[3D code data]
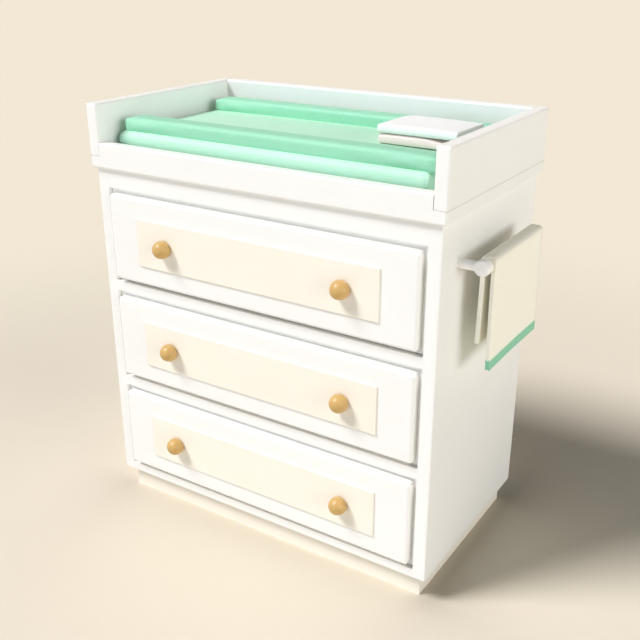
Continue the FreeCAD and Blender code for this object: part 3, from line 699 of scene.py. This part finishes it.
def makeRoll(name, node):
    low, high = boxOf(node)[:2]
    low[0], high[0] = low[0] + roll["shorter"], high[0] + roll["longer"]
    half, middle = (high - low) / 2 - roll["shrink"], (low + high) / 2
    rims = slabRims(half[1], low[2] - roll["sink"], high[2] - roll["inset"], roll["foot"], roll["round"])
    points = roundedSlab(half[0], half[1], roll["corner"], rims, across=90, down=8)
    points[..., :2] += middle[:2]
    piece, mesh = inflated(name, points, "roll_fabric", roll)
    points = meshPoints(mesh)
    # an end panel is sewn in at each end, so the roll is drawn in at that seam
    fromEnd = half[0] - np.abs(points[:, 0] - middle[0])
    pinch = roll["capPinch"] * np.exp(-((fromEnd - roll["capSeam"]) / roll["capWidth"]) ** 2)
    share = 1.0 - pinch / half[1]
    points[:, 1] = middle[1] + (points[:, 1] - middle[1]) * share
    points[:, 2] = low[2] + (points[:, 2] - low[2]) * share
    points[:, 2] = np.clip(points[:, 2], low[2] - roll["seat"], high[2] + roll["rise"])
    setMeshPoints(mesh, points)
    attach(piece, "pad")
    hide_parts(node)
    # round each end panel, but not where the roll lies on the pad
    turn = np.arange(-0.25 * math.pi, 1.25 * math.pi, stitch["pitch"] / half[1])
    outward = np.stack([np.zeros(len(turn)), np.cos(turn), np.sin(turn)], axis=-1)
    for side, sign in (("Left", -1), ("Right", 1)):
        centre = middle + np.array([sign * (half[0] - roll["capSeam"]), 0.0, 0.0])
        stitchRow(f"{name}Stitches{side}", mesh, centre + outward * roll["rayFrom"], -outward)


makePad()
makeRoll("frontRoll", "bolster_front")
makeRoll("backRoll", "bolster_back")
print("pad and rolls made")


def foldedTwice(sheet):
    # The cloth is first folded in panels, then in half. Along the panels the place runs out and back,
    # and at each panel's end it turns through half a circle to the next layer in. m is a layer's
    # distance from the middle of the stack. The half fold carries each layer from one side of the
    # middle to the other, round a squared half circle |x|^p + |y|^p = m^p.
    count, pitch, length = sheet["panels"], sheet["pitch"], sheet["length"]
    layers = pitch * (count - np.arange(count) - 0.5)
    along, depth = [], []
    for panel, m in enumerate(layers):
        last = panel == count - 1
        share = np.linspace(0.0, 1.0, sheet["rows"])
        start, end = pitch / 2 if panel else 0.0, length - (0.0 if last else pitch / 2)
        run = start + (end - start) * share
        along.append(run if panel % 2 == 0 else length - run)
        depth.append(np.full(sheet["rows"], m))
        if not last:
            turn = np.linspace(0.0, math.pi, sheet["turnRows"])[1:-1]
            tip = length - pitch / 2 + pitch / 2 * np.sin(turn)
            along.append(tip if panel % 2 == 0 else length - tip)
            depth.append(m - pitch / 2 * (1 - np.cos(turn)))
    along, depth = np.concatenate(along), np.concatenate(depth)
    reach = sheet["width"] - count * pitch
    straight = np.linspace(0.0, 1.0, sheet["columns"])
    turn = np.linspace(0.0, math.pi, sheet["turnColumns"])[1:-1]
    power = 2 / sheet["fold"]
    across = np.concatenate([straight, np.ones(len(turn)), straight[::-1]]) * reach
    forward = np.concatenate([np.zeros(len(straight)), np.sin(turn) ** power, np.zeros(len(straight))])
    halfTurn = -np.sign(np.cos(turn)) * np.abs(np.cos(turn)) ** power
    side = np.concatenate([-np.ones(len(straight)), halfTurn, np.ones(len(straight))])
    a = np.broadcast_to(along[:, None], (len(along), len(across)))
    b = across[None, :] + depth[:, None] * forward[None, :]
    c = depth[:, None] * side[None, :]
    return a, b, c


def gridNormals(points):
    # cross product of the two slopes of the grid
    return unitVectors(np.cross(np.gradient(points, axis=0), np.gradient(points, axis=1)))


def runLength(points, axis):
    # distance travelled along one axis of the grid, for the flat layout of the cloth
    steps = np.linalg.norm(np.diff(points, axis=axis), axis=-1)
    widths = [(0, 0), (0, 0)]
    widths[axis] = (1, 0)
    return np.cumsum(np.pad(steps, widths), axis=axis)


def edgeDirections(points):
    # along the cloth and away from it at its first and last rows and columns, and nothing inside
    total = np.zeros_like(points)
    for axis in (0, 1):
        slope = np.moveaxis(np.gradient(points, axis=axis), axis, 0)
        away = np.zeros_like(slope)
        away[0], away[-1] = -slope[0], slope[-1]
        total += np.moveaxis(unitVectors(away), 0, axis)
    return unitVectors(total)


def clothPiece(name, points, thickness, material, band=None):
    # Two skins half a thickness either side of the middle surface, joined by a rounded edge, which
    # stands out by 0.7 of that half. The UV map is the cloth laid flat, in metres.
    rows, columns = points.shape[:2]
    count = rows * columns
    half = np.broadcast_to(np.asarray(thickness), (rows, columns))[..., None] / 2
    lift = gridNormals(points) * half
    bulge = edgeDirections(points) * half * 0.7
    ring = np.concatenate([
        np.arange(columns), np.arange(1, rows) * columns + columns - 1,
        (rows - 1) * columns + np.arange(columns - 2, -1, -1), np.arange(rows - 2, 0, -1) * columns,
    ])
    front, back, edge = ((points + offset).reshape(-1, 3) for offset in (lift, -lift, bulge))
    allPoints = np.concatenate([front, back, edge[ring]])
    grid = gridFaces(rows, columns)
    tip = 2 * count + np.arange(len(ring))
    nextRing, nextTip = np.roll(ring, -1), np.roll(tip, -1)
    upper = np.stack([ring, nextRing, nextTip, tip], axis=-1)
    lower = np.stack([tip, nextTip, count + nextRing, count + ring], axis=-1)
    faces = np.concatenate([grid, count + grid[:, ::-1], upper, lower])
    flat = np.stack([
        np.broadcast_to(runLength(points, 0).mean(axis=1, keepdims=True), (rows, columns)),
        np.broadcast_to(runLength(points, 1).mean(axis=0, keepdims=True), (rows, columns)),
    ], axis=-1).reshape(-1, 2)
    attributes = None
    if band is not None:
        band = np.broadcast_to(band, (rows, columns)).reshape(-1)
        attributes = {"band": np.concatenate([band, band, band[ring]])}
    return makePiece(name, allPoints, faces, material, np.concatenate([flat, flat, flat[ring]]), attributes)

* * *

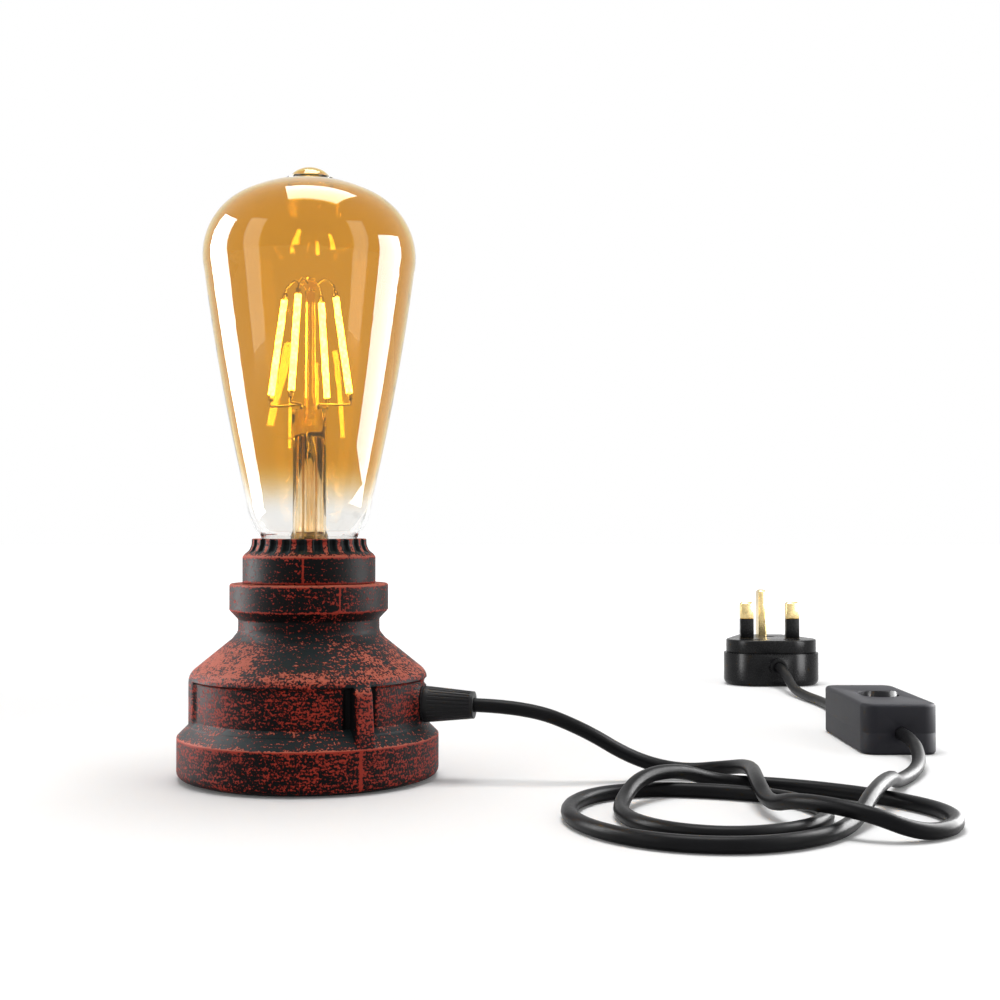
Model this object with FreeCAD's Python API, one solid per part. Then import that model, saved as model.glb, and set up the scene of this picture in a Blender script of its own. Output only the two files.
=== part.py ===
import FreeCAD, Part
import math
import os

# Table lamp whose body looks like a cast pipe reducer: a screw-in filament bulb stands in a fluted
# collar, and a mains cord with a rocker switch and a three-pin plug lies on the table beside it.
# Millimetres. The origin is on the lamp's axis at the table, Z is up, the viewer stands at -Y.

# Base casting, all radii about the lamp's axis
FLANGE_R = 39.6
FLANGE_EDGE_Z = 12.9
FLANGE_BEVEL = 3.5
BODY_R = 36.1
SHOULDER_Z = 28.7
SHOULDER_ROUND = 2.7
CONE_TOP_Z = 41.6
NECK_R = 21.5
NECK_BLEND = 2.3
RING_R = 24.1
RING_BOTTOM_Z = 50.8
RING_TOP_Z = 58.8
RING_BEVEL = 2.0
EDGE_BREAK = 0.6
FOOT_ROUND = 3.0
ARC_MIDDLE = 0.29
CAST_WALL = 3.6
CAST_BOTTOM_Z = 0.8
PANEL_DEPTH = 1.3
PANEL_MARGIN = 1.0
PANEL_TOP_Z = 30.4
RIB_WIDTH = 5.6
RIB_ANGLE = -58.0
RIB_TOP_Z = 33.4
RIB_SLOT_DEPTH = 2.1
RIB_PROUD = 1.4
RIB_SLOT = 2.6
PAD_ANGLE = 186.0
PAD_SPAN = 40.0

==

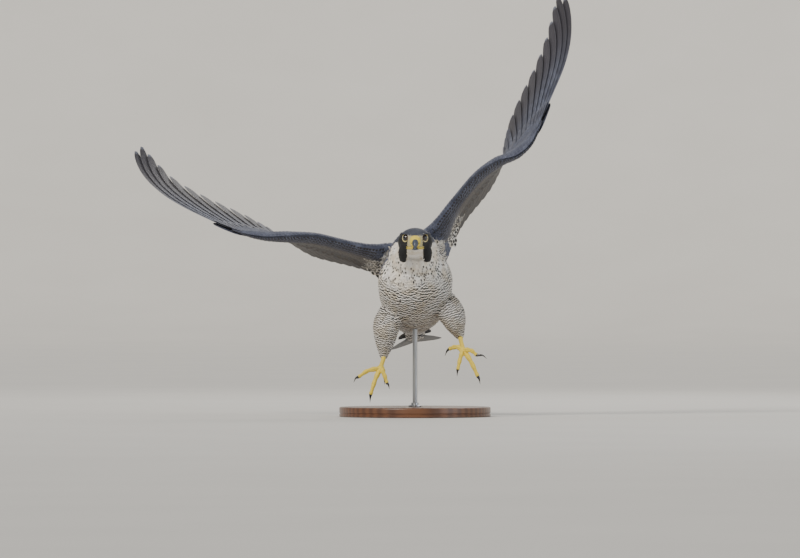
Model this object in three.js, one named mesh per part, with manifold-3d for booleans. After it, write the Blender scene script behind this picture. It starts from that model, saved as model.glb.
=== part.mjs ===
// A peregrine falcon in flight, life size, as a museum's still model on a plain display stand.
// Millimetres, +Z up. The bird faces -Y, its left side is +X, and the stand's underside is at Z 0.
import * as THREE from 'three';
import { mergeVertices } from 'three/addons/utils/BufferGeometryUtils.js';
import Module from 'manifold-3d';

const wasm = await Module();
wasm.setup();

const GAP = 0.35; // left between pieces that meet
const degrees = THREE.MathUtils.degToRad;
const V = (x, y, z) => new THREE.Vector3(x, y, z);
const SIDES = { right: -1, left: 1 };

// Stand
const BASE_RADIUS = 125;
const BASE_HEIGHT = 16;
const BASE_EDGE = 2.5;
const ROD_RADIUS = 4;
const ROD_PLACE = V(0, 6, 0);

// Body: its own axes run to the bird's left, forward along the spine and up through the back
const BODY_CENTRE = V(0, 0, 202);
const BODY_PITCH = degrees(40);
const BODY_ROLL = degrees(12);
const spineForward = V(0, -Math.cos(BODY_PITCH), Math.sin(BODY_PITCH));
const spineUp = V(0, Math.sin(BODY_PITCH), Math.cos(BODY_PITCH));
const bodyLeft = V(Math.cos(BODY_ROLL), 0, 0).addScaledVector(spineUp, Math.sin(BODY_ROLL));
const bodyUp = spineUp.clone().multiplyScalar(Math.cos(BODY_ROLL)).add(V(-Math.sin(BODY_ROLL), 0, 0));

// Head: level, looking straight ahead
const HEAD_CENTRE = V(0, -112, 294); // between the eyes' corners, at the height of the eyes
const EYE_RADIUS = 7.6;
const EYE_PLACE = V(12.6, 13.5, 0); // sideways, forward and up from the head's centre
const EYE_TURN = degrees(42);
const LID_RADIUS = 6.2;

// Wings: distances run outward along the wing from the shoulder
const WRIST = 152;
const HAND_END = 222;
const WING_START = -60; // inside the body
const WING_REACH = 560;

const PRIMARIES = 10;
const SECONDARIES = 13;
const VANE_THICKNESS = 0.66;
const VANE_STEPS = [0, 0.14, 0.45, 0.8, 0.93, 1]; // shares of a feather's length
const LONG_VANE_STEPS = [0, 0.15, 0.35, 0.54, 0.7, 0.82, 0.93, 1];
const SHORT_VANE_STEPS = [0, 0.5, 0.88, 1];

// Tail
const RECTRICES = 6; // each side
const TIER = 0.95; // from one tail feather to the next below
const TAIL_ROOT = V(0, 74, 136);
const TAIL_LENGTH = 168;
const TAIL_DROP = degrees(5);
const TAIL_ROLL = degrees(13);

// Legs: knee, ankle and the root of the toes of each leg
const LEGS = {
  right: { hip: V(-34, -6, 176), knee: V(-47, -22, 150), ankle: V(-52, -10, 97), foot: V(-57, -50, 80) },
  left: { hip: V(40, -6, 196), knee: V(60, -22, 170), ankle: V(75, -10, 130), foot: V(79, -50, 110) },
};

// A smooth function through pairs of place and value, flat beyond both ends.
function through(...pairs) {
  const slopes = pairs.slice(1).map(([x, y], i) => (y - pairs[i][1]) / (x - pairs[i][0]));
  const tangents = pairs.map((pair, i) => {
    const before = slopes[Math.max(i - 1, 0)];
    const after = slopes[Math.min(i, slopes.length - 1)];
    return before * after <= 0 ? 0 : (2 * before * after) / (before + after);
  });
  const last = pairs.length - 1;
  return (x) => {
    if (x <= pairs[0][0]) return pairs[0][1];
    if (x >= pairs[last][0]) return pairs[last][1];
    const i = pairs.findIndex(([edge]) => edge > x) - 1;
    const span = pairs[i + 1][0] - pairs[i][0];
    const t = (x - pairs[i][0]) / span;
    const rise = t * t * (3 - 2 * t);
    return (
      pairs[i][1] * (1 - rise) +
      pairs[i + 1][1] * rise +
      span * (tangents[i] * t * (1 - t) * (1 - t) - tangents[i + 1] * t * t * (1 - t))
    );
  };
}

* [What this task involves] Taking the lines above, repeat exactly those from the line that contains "Model this object with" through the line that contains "# Millimetres. The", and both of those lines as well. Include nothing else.

* [Result of the task]
Model this object with FreeCAD's Python API, one solid per part. Then import that model, saved as model.glb, and set up the scene of this picture in a Blender script of its own. Output only the two files.
=== part.py ===
import FreeCAD, Part
import math
import os

# Table lamp whose body looks like a cast pipe reducer: a screw-in filament bulb stands in a fluted
# collar, and a mains cord with a rocker switch and a three-pin plug lies on the table beside it.
# Millimetres. The origin is on the lamp's axis at the table, Z is up, the viewer stands at -Y.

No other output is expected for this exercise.